From Attention to Action: Entrepreneurial Networks and Performance of Women-Owned Enterprises: A Theoretical Review

  •  Rachael Wambui    
  •  Stephen Muathe    


In the contemporary business context, the firm’s attractiveness and growth potential are demonstrated by its performance among other factors. Research has shown that women owned enterprises that utilize networking avenues to advance their businesses results in significant firm performance. Thus the objectives for the study were to discuss the key constructs of entrepreneurial networking and performance of women owned enterprises, to review theories that link entrepreneurial networking and performance, to recommend a conceptual framework that guides future studies on the highlighted knowledge gaps, and to recommend a methodological framework for future study. The study was anchored on Resource Based View, Dynamic Capability Theory, Social Capital, and Structural hole theory. The study was a desktop review of global theories related to entrepreneurial networking and performance in of women owned enterprises. Further, the empirical review was based on cross-sectional studies that explored entrepreneurial networking and performance of women owned enterprises. The studies reviewed were mainly conducted in the last ten years in developing nations in Africa and other parts of the world.
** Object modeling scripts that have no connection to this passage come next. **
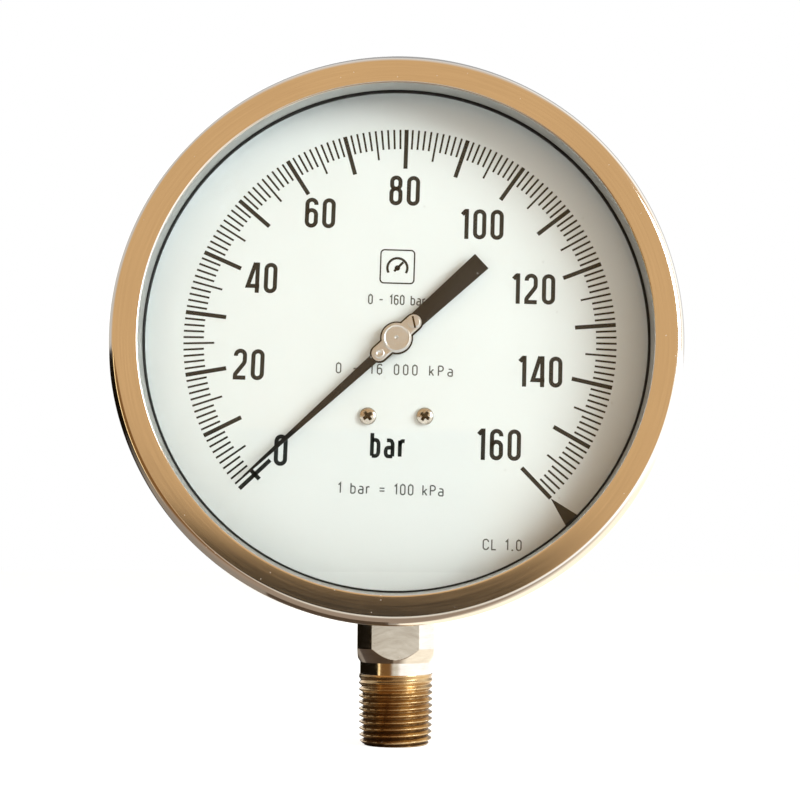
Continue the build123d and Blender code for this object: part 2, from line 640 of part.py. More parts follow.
def movement_screws():
    """Two screws through the rear plate into the socket's arm."""
    return [FACE * pan_screw(spot, BACK_PLATE_FRONT, PAN_HEAD_R, PAN_HEAD_THICK, SCREW_M3_R, 6.5)
            for spot in fixing_spots()]


# ---------------------------------------------------------------- Bourdon tube
def tube_section(grow=0.0):
    """Flat-oval section of the tube, on the bend's centre line."""
    return SlotOverall(TUBE_WIDE + 2 * grow, TUBE_DEEP + 2 * grow)


def bent_tube(section, start, sweep):
    """Turns a section round the dial's axis from a start direction."""
    upright = Plane(origin=(TUBE_R, 0, 0), x_dir=(0, 0, 1), z_dir=(0, 1, 0)) * section
    return Rot(0, 0, start) * revolve(upright, Axis.Z, sweep)


def bourdon_tube():
    """C-shaped flat-oval tube from the socket block round to the tip."""
    walls = tube_section() - tube_section(-TUBE_WALL)
    return FACE * bent_tube(walls, TUBE_END, TUBE_ARC)


def tube_envelope():
    """The solid outside of the tube, for cutting its seats."""
    return FACE * bent_tube(tube_section(), TUBE_END, TUBE_ARC)


def tube_tip():
    """End piece that closes the tube and reaches in to the link."""
    block = Pos(TUBE_R, -TIP_BLOCK_LONG / 2, 0) * Box(TIP_BLOCK_DEEP, TIP_BLOCK_LONG, TIP_BLOCK_WIDE)
    block = fillet(block.edges().filter_by(Axis.Z), 1.5)
    block = Pos(0, 2.5, 0) * block
    length = hypot(TUBE_R - TIP_PIN[0], -2.0 - TIP_PIN[1])
    angle = degrees(atan2(-2.0 - TIP_PIN[1], TUBE_R - TIP_PIN[0]))
    arm = prism(bar(TIP_ARM_WIDE, length, TIP_PIN, angle), SECTOR_BACK, SECTOR_BACK + SECTOR_THICK)
    tip = block + arm - disc(LINK_PIN_R, SECTOR_BACK - 1, SECTOR_BACK + SECTOR_THICK + 1, TIP_PIN)
    return FACE * tip - tube_envelope()


def tip_pin():
    """Pin in the tip's arm that carries the link."""
    head_back = LINK_FRONT + FACE_GAP
    return headed_pin(TIP_PIN, SECTOR_BACK, head_back + 0.6, head_back)


def link_bar():
    """Flat link from the tube's tip to the sector's tail."""
    length = hypot(TAIL_PIN[0] - TIP_PIN[0], TAIL_PIN[1] - TIP_PIN[1])
    angle = degrees(atan2(TAIL_PIN[1] - TIP_PIN[1], TAIL_PIN[0] - TIP_PIN[0]))
    face = bar(3.2, length, TIP_PIN, angle)
    face += Pos(*TIP_PIN) * Circle(LINK_EYE_R - 0.3)
    face += Pos(*TAIL_PIN) * Circle(LINK_EYE_R)
    face -= Pos(*TIP_PIN) * Circle(LINK_PIN_R + PIN_CLEARANCE)
    face -= Pos(*TAIL_PIN) * Circle(LINK_PIN_R + OPEN_PIVOT_CLEARANCE)
    return FACE * prism(face, LINK_BACK, LINK_FRONT)


# ---------------------------------------------------------------- stem and socket
def crest_r(z):
    """Crest radius of the taper thread at a height."""
    return min(THREAD_END_R + z * TAPER, THREAD_MAX_R)


def root_r(z):
    """Root radius of the taper thread at a height, running out at the top."""
    full = THREAD_END_R - THREAD_DEPTH + min(z, THREAD_FULL) * TAPER
    fade = max(0.0, z - THREAD_FULL) / (THREAD_LENGTH - THREAD_FULL)
    return full + fade * (crest_r(z) - full)


def stem_profile():
    """Corners of the turned lower stem, as (radius, height)."""
    points = [(0, 0), (THREAD_END_R - END_CHAMFER, 0), (crest_r(END_CHAMFER), END_CHAMFER)]
    flat = THREAD_PITCH * 0.12
    ridge = 1
    while ridge * THREAD_PITCH < THREAD_LENGTH - THREAD_PITCH / 2:
        root_z = (ridge + 0.5) * THREAD_PITCH - THREAD_PITCH / 4
        crest_z = root_z + THREAD_PITCH / 2
        points.append((root_r(root_z), root_z))
        points.append((crest_r(crest_z), crest_z - flat / 2))
        points.append((crest_r(crest_z), crest_z + flat / 2))
        ridge += 1
    points += [(NECK_R, points[-1][1] + 0.5), (NECK_R, NECK_TOP), (BAR_R, CONE_TOP),
               (BAR_R, BLOCK_BOTTOM), (0, BLOCK_BOTTOM)]
    return points


def stem_socket():
    """Threaded stem, wrench flats, block for the tube and arm for the movement."""
    stem = revolve(make_face(Polyline(*[(r, 0, z) for r, z in stem_profile()], close=True)), Axis.Z, 360)
    middle = (FLATS_TOP + NECK_TOP) / 2
    height = FLATS_TOP - NECK_TOP
    sleeve = Pos(0, 0, middle) * (Cylinder(BAR_R + 1, height) - Box(FLATS, FLATS, height))
    stem -= sleeve
    back = -CASE_FLOOR
    block = Pos(0, (back - BLOCK_FRONT) / 2, (BLOCK_BOTTOM + BLOCK_TOP) / 2) * Box(
        BLOCK_WIDTH, back + BLOCK_FRONT, BLOCK_TOP - BLOCK_BOTTOM)
    inside = Pos(0, 0, DIAL_HEIGHT) * Rot(90, 0, 0) * Cylinder(CASE_INNER_R - 0.2, 4 * FRONT_DEPTH)
    heel = Pos(0, back, BLOCK_BOTTOM - 2) * Box(BLOCK_WIDTH + 2, 2 * CASE_CORNER_R, 12)
    block = (block & inside) - heel
    arm_top = DIAL_HEIGHT - ARM_TOP_DROP
    arm = Pos(0, -PLATE_REAR + ARM_THICK / 2, (BLOCK_TOP - 2 + arm_top) / 2) * Box(
        ARM_WIDTH, ARM_THICK, arm_top - BLOCK_TOP + 2)
    socket = stem + block + arm - tube_envelope()
    tube_z = DIAL_HEIGHT - TUBE_R
    socket -= Pos(0, 0, PORT_DEPTH / 2) * Cylinder(PORT_R, PORT_DEPTH)
    socket -= Pos(0, 0, tube_z / 2) * Cylinder(DUCT_R, tube_z)
    socket -= Pos(-BLOCK_WIDTH / 6, 0, tube_z) * Rot(0, 90, 0) * Cylinder(DUCT_R, BLOCK_WIDTH / 3)
    for x in (-CASE_SCREW_X, CASE_SCREW_X):
        socket -= FACE * disc(SCREW_M4_R, -BACK_DEPTH, -BACK_DEPTH + 9.0, (x, -CASE_SCREW_DROP))
    for spot in fixing_spots():
        socket -= FACE * disc(SCREW_M3_R, BACK_PLATE_FRONT - 6.5, PLATE_REAR, spot)
    return socket


def restrictor_screw():
    """Drilled screw in the pressure port that damps pulses."""
    body = Cylinder(PORT_R, RESTRICTOR_LENGTH) - Cylinder(RESTRICTOR_HOLE_R, RESTRICTOR_LENGTH)
    return Pos(0, 0, PORT_DEPTH - RESTRICTOR_LENGTH / 2) * body


def stem_grommet(shell):
    """Rubber grommet that seals the socket in the case's hole."""
    height = GROMMET_TOP - GROMMET_BOTTOM
    middle = (GROMMET_TOP + GROMMET_BOTTOM) / 2
    grommet = Pos(0, 0, middle) * (Cylinder(GROMMET_R, height) - Cylinder(BAR_R, height))
    return grommet - shell


# ---------------------------------------------------------------- assembly
def build():
    """Every piece by name; a list is a group of identical separate solids."""
    shell = case_shell()
    return {
        "case_shell": shell,
        "bezel_ring": bezel_ring(),
        "window_glass": window_glass(),
        "window_seal": window_seal(),
        "vent_plug": vent_plug(),
        "case_screws": case_screws(),
        "dial_plate": dial_plate(),
        "dial_screws": dial_screws(),
        "dial_posts": dial_posts(),
        "pointer_blade": pointer_blade(),
        "pointer_bush": pointer_bush(),
        "hub_plate": hub_plate(),
        "hub_rivet": hub_rivet(),
        "trim_screw": trim_screw(),
        "pinion_arbor": pinion_arbor(),
        "spring_collet": spring_collet(),
        "hairspring": hairspring(),
        "spring_stud": spring_stud(),
        "sector_gear": sector_gear(),
        "sector_arbor": sector_arbor(),
        "tail_pin": tail_pin(),
        "rear_plate": rear_plate(),
        "front_plate": front_plate(),
        "rear_bushes": rear_bushes(),
        "front_bushes": front_bushes(),
        "movement_pillars": pillars(),
        "plate_screws": plate_screws(),
        "movement_screws": movement_screws(),
        "bourdon_tube": bourdon_tube(),
        "tube_tip": tube_tip(),
        "tip_pin": tip_pin(),
        "link_bar": link_bar(),
        "stem_socket": stem_socket(),
        "restrictor_screw": restrictor_screw(),
        "stem_grommet": stem_grommet(shell),
    }


def report_joints():
    """Prints the joint places and ratios that the motion needs."""
    for name, spot in (("sector", SECTOR_PIVOT), ("flex", FLEX_CENTRE), ("tip pin", TIP_PIN),
                       ("tail pin", TAIL_PIN)):
        print(f"{name}: x {spot[0]:.4f} z {DIAL_HEIGHT + spot[1]:.4f}")
    start = degrees(atan2(TAIL_PIN[1] - TIP_PIN[1], TAIL_PIN[0] - TIP_PIN[0]))
    end_pin = turned_point(TIP_PIN, FLEX_CENTRE, TIP_SWING)
    end_tail = turned_point(TAIL_PIN, SECTOR_PIVOT, SECTOR_SWING)
    finish = degrees(atan2(end_tail[1] - end_pin[1], end_tail[0] - end_pin[0]))
    link_swing = finish - start - TIP_SWING
    ear = polar(EAR_REACH, POINTER_REST + 180)
    print(f"trim screw: x {ear[0]:.4f} z {DIAL_HEIGHT + ear[1]:.4f}")
    print(f"sweep {FULL_SWEEP} sector {SECTOR_SWING:.5f} tip {TIP_SWING:.5f} link {link_swing:.5f}")
    print(f"ratios: sector {-GEAR_RATIO:.6f} tip {-TIP_SWING / FULL_SWEEP:.6f} "
          f"link {-link_swing / FULL_SWEEP:.6f}")
    rest_length = hypot(TAIL_PIN[0] - TIP_PIN[0], TAIL_PIN[1] - TIP_PIN[1])
    end_length = hypot(end_tail[0] - end_pin[0], end_tail[1] - end_pin[1])
    print(f"link length error at the end of the sweep: {end_length - rest_length:.4f}")


os.makedirs("parts", exist_ok=True)
for name, piece in build().items():
    solids = []
    for item in piece if isinstance(piece, list) else [piece]:
        solids += item.solids()
    export_step(Compound(children=solids) if len(solids) > 1 else solids[0], f"parts/{name}.step")
report_joints()
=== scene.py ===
from math import acos, ceil, cos, degrees, hypot, pi, radians, sin, sqrt, tan

import bmesh
import bpy
import numpy as np
from mathutils import Matrix, Vector


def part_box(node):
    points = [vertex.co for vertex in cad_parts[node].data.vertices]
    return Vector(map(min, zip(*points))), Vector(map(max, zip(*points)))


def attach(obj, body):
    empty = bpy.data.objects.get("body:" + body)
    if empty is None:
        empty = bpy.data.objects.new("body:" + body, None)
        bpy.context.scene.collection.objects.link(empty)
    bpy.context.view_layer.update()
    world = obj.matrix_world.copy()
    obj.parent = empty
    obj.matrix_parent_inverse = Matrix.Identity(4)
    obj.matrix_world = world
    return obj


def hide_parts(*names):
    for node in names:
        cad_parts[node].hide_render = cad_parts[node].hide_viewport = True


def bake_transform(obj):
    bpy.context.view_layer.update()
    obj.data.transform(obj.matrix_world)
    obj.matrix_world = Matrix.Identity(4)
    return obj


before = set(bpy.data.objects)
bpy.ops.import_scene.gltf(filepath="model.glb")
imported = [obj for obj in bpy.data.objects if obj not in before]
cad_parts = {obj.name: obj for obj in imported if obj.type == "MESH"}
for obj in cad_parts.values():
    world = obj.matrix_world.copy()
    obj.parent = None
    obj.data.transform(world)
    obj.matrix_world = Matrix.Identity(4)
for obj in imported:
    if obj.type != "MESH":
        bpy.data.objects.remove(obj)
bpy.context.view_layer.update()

# Looks of a dry Bourdon-tube pressure gauge. Lengths below are in millimetres and are turned into
# metres when a mesh is made. The dial's plane has X to the reader's right, Y up and Z (the depth)
# towards the reader.
MM = 0.001


# ---------------------------------------------------------------- sizes taken from the frame
def extent(node):
    """Lowest and highest corner of a CAD node in millimetres."""
    low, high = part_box(node)
    return low / MM, high / MM


def depths(node):
    """Back and front of a CAD node along the dial's axis."""
    low, high = extent(node)
    return -high.y, -low.y


def half_width(node):
    """Half of a CAD node's width."""
    low, high = extent(node)
    return (high.x - low.x) / 2


dial_low, dial_high = extent("dial_plate")
DIAL_Z = (dial_low.z + dial_high.z) / 2
DIAL_R = half_width("dial_plate")
DIAL_BACK, DIAL_FACE = depths("dial_plate")
BEZEL_R = half_width("bezel_ring")
BEZEL_REAR, BEZEL_TOP = depths("bezel_ring")
GLASS_R = half_width("window_glass")
GLASS_BACK, GLASS_FRONT = depths("window_glass")
SEAL_R = half_width("window_seal")
SEAL_BACK, SEAL_FRONT = depths("window_seal")
CASE_BACK, CASE_MOUTH = depths("case_shell")
FLANGE_R = half_width("case_shell")
BLADE_BACK, BLADE_FRONT = depths("pointer_blade")
PLATE_BACK, BOSS_FRONT = depths("hub_plate")
VENT_BACK, VENT_FRONT = depths("vent_plug")
VENT_CAP_R = half_width("vent_plug")

# ---------------------------------------------------------------- sizes of the visible pieces
SHEET = 1.2                 # drawn steel of the case and the bezel
FACE_GAP = 0.1              # room between flat faces that turn past each other
BEZEL_DROP = 0.4            # the front face falls this much towards the window
BEZEL_CORNER = 0.13         # the front's sharp corner would stand this far above its round
BEZEL_FRONT = BEZEL_TOP + BEZEL_CORNER
BEZEL_ROUND = 2.6
WINDOW_R = 72.0
LIP_R = 71.6
LIP_END = SEAL_FRONT + FACE_GAP
TAB_INNER_R = 77.1
TAB_SPAN = 18.0
TAB_MIDDLE = 30.0
FLANGE_THICK = 1.5
FLANGE_BACK = CASE_MOUTH - FLANGE_THICK
TAB_FRONT = FLANGE_BACK - FACE_GAP
NOTCH_SPAN = 23.0
NOTCH_MIDDLE = 60.0
CASE_R = 75.5
CASE_ROUND = 5.0
SEAL_OPENING = 71.1
SEAL_REAR_OPENING = 73.8
EYE_R = 4.2
STEM_HOLE_R = 13.5
VENT_HOLE_R = 9.0
VENT_RISE = 42.0
CASE_SCREW_X = 7.0
CASE_SCREW_DROP = 61.0      # dial's centre down to the screws in the case's back
DIAL_SCREW_X = 8.15
DIAL_SCREW_DROP = 22.2
M3_R = 1.5
M3_HEAD_R = 2.5
M4_R = 2.0
M4_HEAD_R = 3.6
HEAD_RISE = 1.6             # height of both kinds of screw head
CROSS_TURN = 38.0           # how the first screw's cross stands, degrees
CROSS_STEP = 16.0           # and how much further the second one's is turned

PRINT_THICK = 0.03          # screen-printed ink on the dial
PRINT_TURN = -1.55          # the dial sits a little turned on its screws, degrees
PRINT_SHIFT = 0.9           # and the print a little to the right of the pointer's axis
SCALE_START = 225.0
SCALE_SWEEP = 270.0
SCALE_BARS = 160
TICK_OUTER = 62.4
MAJOR_LENGTH = 11.8
MID_LENGTH = 8.9
MINOR_LENGTH = 5.9
MAJOR_WIDTH = 1.2
MINOR_WIDTH = 0.58

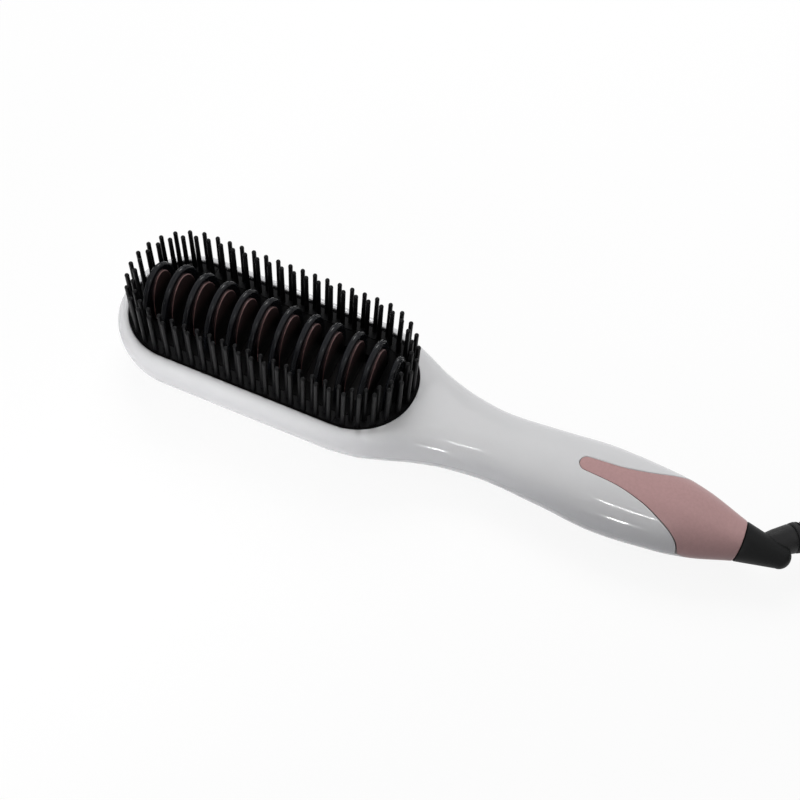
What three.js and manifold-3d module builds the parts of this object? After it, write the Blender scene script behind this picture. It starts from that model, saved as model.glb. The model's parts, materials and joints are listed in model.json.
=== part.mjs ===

The limitation of this study is that it only provides secondary data on existing studies on entrepreneurial networking and the performance of women owned enterprises. The findings indicated that these studies were convergent on the direct relationship between entrepreneurial networks and performance. A conceptual gap identified was the lack of moderating and mediating variables. The study recommended that future studies should incorporate, dynamic capabilities as a mediating variable and the business operating environment as moderating variable. Such studies should adopt explanatory non-experimental and descriptive research designs in collecting primary data which is crucial for filling the knowledge gaps identified in this study. Finally, a constructionist approach is proposed since the study seeks to add knowledge in the women entrepreneurship realm.